[AVAILABLE DATA]
___

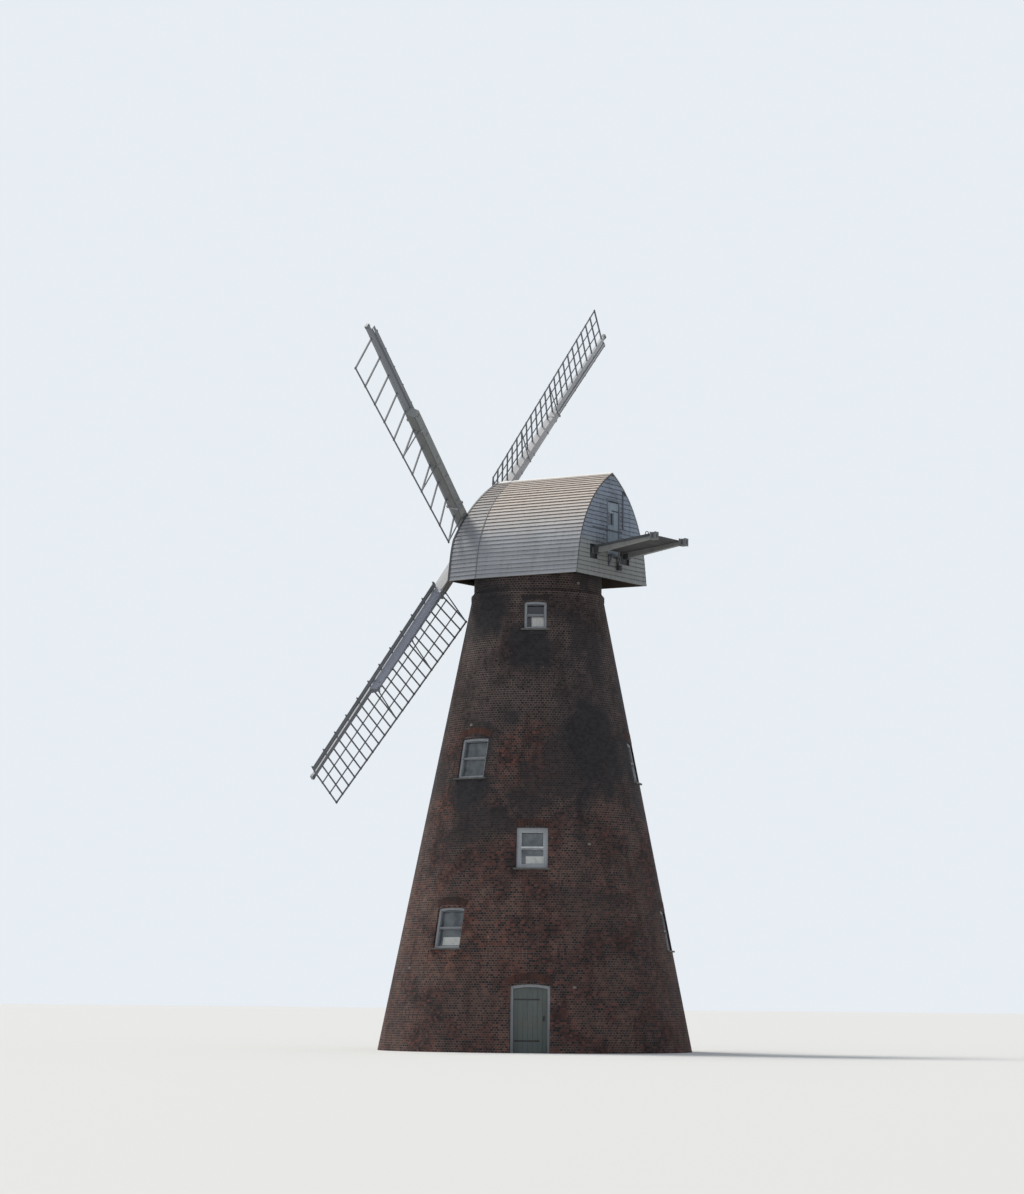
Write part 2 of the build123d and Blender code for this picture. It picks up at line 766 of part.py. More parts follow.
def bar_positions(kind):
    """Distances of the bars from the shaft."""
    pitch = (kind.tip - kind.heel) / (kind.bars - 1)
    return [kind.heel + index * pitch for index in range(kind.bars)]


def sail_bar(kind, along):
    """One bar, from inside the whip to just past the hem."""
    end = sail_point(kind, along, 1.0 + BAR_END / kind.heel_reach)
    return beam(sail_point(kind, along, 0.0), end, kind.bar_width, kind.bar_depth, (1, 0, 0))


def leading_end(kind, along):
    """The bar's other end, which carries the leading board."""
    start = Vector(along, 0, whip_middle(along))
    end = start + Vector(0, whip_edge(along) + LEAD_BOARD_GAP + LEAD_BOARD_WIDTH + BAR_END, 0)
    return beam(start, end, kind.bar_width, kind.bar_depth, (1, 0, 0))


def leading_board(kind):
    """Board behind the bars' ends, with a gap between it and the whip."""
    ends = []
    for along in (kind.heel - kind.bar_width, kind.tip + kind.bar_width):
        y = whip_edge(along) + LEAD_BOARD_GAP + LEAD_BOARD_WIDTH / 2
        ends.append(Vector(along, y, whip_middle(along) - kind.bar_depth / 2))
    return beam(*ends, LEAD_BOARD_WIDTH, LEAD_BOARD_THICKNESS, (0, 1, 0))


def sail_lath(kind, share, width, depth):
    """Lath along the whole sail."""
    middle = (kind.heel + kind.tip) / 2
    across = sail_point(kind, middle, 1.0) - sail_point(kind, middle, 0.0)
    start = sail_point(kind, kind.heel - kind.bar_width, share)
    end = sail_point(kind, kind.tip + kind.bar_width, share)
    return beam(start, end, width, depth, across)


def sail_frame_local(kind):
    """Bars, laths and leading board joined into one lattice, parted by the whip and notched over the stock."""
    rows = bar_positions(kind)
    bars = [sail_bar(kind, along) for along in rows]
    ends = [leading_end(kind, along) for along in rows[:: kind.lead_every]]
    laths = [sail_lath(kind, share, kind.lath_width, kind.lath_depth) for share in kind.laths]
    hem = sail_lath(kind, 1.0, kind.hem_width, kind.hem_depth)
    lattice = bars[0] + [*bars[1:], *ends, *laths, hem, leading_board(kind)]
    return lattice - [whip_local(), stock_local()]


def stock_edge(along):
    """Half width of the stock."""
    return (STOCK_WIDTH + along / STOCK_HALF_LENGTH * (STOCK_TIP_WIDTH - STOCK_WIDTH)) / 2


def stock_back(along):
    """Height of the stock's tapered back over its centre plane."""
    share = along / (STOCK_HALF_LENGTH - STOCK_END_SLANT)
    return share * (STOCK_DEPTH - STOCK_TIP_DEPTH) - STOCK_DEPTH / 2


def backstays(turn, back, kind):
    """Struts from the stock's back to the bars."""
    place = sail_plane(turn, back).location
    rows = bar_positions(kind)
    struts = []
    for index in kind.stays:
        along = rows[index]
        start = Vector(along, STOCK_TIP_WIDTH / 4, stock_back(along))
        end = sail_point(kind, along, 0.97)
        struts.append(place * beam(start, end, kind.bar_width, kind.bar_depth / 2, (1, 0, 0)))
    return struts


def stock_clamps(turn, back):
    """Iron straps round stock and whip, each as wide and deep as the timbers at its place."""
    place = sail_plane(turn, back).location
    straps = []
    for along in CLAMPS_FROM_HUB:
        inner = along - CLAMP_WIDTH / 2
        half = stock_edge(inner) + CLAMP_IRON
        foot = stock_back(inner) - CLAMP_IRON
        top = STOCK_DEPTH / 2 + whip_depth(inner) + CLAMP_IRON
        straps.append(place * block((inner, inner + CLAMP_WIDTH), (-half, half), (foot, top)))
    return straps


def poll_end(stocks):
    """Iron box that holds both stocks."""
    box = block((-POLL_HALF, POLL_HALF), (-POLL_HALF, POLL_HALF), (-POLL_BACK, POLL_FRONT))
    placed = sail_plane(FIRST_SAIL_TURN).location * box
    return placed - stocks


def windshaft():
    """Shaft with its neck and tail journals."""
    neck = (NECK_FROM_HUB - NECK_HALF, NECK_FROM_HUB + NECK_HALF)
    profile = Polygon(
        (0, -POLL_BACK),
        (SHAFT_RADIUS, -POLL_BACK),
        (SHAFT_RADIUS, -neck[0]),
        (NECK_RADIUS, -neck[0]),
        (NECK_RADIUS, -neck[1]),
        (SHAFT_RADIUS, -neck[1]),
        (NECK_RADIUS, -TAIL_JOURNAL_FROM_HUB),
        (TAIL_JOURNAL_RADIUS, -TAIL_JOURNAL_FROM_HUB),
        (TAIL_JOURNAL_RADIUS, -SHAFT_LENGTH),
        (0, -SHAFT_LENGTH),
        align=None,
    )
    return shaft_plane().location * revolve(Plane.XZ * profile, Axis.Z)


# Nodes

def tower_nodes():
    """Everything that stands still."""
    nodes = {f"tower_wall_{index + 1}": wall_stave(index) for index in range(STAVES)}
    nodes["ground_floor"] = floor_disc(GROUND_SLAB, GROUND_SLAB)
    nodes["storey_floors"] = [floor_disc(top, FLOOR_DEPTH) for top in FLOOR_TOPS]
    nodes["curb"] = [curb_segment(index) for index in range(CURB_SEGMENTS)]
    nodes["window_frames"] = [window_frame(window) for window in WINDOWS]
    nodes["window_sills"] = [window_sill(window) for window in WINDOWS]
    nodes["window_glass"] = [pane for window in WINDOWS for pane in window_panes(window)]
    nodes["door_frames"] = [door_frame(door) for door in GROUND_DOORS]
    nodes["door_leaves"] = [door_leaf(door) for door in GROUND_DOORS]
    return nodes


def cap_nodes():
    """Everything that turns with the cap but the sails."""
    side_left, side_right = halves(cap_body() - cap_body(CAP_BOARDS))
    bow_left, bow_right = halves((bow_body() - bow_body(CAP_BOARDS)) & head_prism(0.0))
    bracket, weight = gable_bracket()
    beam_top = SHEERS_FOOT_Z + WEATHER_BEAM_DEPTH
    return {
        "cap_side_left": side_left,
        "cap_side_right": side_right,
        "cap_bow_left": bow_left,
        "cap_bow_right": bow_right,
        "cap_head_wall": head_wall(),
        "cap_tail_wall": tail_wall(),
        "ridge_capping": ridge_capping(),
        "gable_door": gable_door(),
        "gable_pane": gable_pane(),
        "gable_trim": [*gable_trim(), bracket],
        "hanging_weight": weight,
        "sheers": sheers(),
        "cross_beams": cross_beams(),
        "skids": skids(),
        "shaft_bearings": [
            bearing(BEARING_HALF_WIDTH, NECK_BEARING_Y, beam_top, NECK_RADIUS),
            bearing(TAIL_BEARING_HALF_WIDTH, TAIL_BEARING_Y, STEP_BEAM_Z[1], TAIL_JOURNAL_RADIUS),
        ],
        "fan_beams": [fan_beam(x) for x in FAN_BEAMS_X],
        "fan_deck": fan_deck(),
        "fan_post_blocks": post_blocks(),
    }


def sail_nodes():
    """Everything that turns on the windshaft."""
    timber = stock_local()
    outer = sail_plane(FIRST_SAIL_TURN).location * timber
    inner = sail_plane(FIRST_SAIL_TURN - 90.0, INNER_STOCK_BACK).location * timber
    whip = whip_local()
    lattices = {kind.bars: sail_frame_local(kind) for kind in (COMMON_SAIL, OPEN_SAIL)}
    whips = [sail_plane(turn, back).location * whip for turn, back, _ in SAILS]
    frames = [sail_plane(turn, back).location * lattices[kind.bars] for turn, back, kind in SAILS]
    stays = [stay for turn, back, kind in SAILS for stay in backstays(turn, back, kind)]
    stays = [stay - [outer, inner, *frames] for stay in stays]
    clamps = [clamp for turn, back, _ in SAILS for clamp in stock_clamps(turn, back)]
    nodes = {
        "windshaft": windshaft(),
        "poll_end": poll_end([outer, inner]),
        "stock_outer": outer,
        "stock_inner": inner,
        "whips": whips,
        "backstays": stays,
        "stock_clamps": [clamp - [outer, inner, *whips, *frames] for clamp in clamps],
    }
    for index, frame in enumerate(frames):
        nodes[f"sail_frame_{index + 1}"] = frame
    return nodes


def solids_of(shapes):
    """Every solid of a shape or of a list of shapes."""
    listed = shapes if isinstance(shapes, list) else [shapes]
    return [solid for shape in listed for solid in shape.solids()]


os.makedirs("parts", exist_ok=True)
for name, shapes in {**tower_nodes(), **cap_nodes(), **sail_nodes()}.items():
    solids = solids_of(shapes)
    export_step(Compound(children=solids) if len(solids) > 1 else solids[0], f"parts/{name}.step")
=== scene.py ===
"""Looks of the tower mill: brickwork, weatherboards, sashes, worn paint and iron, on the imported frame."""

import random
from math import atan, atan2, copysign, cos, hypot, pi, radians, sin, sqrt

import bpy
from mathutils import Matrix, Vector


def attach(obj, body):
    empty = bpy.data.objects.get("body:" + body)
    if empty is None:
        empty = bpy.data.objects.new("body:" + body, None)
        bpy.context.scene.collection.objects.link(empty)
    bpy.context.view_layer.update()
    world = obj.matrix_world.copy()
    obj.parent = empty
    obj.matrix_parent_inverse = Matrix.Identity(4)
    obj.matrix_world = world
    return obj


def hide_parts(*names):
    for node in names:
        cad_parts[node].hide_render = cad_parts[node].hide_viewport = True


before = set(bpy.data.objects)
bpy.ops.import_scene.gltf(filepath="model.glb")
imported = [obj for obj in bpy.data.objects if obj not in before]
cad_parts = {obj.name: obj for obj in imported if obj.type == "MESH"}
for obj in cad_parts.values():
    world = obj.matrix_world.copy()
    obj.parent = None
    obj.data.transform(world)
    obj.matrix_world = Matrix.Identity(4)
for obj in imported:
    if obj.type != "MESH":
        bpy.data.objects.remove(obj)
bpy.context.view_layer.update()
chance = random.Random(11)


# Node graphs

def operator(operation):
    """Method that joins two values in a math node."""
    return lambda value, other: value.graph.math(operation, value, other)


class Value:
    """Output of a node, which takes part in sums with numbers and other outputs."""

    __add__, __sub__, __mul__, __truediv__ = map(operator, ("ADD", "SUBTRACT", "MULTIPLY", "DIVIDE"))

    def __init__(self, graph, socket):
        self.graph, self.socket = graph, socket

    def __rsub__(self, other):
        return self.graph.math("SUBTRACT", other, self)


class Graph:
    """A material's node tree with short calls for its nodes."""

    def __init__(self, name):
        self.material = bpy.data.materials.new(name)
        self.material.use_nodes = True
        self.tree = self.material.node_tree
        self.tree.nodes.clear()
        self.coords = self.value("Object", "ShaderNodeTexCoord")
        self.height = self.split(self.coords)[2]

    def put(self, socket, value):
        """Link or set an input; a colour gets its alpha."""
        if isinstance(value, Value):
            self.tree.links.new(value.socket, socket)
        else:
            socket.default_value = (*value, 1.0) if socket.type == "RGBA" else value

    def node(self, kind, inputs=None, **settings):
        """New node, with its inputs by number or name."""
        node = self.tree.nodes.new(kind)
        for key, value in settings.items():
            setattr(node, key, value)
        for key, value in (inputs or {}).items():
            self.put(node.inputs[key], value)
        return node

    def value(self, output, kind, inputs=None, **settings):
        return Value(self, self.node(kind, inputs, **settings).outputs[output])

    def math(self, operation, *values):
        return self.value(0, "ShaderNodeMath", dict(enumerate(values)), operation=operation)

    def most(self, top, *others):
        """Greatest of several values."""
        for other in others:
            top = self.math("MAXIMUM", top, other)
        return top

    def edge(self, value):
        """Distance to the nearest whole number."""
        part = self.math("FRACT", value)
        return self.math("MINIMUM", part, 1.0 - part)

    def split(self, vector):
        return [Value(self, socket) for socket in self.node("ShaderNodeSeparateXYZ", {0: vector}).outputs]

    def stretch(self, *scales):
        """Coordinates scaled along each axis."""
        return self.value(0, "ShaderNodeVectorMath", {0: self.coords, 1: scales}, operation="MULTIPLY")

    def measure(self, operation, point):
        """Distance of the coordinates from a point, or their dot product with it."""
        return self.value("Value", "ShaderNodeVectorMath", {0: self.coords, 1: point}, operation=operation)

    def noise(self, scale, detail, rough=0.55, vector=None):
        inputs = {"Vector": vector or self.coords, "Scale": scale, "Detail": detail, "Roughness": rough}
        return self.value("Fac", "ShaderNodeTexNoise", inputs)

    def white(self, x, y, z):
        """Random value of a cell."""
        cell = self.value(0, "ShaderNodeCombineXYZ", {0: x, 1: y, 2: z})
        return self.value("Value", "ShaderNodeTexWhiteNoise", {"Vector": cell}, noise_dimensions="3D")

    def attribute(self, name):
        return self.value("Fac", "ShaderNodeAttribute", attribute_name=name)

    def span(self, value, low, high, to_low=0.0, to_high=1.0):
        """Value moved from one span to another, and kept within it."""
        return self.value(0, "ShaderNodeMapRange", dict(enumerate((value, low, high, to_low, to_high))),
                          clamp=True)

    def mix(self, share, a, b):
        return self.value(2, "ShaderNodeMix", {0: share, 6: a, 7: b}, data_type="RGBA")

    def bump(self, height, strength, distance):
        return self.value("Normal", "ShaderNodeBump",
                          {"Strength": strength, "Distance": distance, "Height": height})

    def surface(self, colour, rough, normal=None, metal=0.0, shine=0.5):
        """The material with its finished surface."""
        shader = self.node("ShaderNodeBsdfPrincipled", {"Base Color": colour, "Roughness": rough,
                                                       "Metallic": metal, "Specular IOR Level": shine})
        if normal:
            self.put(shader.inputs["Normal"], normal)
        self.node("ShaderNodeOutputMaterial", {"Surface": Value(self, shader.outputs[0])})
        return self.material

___

[PROBLEM TO WORK ON] Give back, exactly as written, each line from the one that contains "stays = [stay for" through the one that contains "cad_parts[node].hide_render = cad_parts[node].hide_viewport".

[ANSWER FOR THE TASK]
    stays = [stay for turn, back, kind in SAILS for stay in backstays(turn, back, kind)]
    stays = [stay - [outer, inner, *frames] for stay in stays]
    clamps = [clamp for turn, back, _ in SAILS for clamp in stock_clamps(turn, back)]
    nodes = {
        "windshaft": windshaft(),
        "poll_end": poll_end([outer, inner]),
        "stock_outer": outer,
        "stock_inner": inner,
        "whips": whips,
        "backstays": stays,
        "stock_clamps": [clamp - [outer, inner, *whips, *frames] for clamp in clamps],
    }
    for index, frame in enumerate(frames):
        nodes[f"sail_frame_{index + 1}"] = frame
    return nodes


def solids_of(shapes):
    """Every solid of a shape or of a list of shapes."""
    listed = shapes if isinstance(shapes, list) else [shapes]
    return [solid for shape in listed for solid in shape.solids()]


os.makedirs("parts", exist_ok=True)
for name, shapes in {**tower_nodes(), **cap_nodes(), **sail_nodes()}.items():
    solids = solids_of(shapes)
    export_step(Compound(children=solids) if len(solids) > 1 else solids[0], f"parts/{name}.step")
=== scene.py ===
"""Looks of the tower mill: brickwork, weatherboards, sashes, worn paint and iron, on the imported frame."""

import random
from math import atan, atan2, copysign, cos, hypot, pi, radians, sin, sqrt

import bpy
from mathutils import Matrix, Vector


def attach(obj, body):
    empty = bpy.data.objects.get("body:" + body)
    if empty is None:
        empty = bpy.data.objects.new("body:" + body, None)
        bpy.context.scene.collection.objects.link(empty)
    bpy.context.view_layer.update()
    world = obj.matrix_world.copy()
    obj.parent = empty
    obj.matrix_parent_inverse = Matrix.Identity(4)
    obj.matrix_world = world
    return obj


def hide_parts(*names):
    for node in names:
        cad_parts[node].hide_render = cad_parts[node].hide_viewport = True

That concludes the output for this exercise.